除了不通路,村里还不通水,不通网络,不通高压电,所有生产、生活和生存方式,几乎还处在原始状态。村里的小伙子们也外出打工,打工期间也找到了对象。和对象还没有正式结婚,对象就怀了孕,他们只好把对象带回家。对象生下孩子后,实在不能忍受山村的贫困,就扔下孩子跑掉了,一去不返。类似的情况不是一个,该村出现了十几个。这种情况最能证明山村的贫困程度,让人痛心疾首。

2016年春天,市检察院选派一位女检察员,到这个村担任驻村第一书记,带领村民进行脱贫攻坚。

在女书记的带领下,在各方面的大力支持下,全体村民经过两年多的艰苦奋斗,这个村从交通、水利、电力、通讯,到教育、卫生、文化等多方面,都实现了快速、全面、彻底、现代化、高质量的巨大发展变化,堪称全国山乡巨变的一个缩影,一个典型。

到2019年,全村的人均纯收入就达到了12000多元。不少人家扒掉旧房,盖成别墅式的新楼房。过春节期间,在全村院坝停放的小轿车就有一百多辆。“梧桐树”引来了“金凤凰”,村里的小伙子再也不愁找不到对象。村民们把这些变化编成花灯调的唱词,在广泛传唱。

倾注满腔感情

总的来说,我国的贫困攻坚和全民脱贫,的确称得上是一个一步跨越千年的人间奇迹。

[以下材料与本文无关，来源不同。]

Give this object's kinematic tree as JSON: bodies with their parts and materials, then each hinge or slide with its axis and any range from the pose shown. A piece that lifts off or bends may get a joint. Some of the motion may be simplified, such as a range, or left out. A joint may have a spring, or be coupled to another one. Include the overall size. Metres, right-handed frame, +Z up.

这个奇迹的出现,不仅具有政治学、经济学、社会学和人类学方面的意义,还具有民生学、人权学、哲学、文学和人道主义运动方面的意义。

就脱贫攻坚的广度、深度和力度而言,它真的很像一场轰轰烈烈的群众运动。这是一场建设性的、福利性的运动。脱贫攻坚奔小康,让全国各族人民都过上好日子,具有彻底的社会主义人道主义性质。人道主义作为文学的宗旨之一,其精神一直被我们的文学创作大力弘扬,与人民同呼吸、共命运。本着这种精神,我们不可能对脱贫攻坚视而不见,听而不闻,无动于衷。同样作为中国式社会主义现代化建设进程中的受益者,我们有幸生活在这个和平、安全、和谐、富足的盛世,让我们发出小小的文人应该发出的真实的声音吧。

我最初为这部小说起的题目是《泪为谁流》。为什么要起这个题目呢?我的回答是,因为小说中的主要人物为她的事业付出了太多的辛劳、心血和感情,我在写这部小说时也倾注了太多的感情。

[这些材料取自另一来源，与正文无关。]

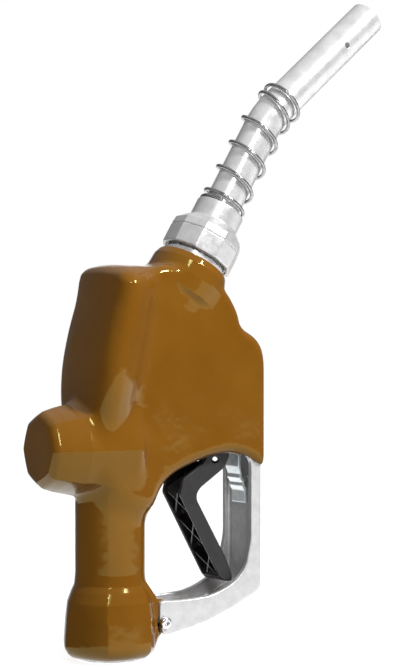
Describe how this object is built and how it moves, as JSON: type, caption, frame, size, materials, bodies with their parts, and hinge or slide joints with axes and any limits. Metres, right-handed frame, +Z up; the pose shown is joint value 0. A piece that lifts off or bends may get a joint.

在写作过程中,我所流的眼泪就不说了。小说写完后,我再看自己的小说时,仍禁不住流泪。我现在写小说,还是用钢笔在格子纸上写,完成后,由妻子帮着录成电子版。小说一共写了二十八章,每交给妻子一章,我都要先看一遍,看看还有没有错别字需要改正。可以说,不管看哪一章,都有让我泪湿眼眶的情节和细节。妻子录入的办法,是对着手机语音转汉字录入,录完一段,再转存到容量较大的笔记本电脑里。我很喜欢听妻子读我的小说,每听到她开始读,我就不看电视,不看手机,也不干别的任何事情,悄悄在一边闭目听妻子读。虽然闭着眼,但听着听着,仍挡不住有眼泪涌出,让我能感觉出眼泪的咸和眼泪的辣。我想这也许正是文学创作的魅力所在。

我之所以把小说更名为《花灯调》,是我想来想去,觉得这个题目更诗意,更美,更含蓄,更有色彩,文学性也更强一些。还有,书中多次写到当地广泛流传的花灯调,一到过年过节,或有什么庆祝活动,村民们就会唱起花灯调,通过对比,歌唱山村的巨大变化。花灯调是民间小调,有地方色彩,更能表达民众的心声。

每当一部新书面世,有的媒体记者总是会问,作者是从什么时候开始准备写这部书的?酝酿了多长时间?我想,我是从刚记事的时候,就在为这部书做准备。

当然,当初的准备不是文字、语言、艺术和技巧上的准备,而是饥饿的准备,生活的准备,人生的准备,生命的准备。我准备了大半辈子,酝酿了几十年,终于把这本书写了出来。